Красная книга ВЧК. В двух томах. Том 2 - А. Велидов (редактор)
Шрифт:
Интервал:
Закладка:
Во-первых, французские войска определенно не желают больше воевать. Трудно сказать, в какой степени в том полном разложении французских частей, вступивших в Россию, которое проявилось в одинаковой мере как в Одессе, так и в Крыму, действительно повинна большевистская зараза. Действительно ли все эти французские солдаты и матросы стали большевиками и прониклись идеями ленинского коммунизма, или же их манифестации с красными флагами, возгласы «Вив ле большевик»,[180] бросание оружия в воду, братание с красными, отказ от отправки на фронт и т. п. имеют единственной целью добиться возвращения на родину, вернувшись куда они станут опять добрыми французскими скопидомами, какими всегда были.
Так или иначе, всякая активная помощь Франции живой силой разбивается о то состояние французских войск, которое есть или кажется большевизмом и которое, во всяком случае, есть разложение и деморализация.

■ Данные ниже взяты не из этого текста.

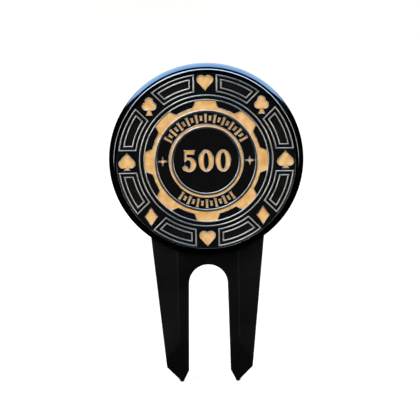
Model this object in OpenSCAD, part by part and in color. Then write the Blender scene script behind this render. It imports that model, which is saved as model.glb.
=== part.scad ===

Во-вторых, настроение представителей французского командования и французских властей вообще. Вот тут что-то совершенно непонятное и необъяснимое. С одной стороны, какая-то удивительная смесь наглости, самомнения и поразительного невежества, а с другой – определенно недоброжелательное, даже враждебное отношение к России, ко всему русскому. Вот вам факты.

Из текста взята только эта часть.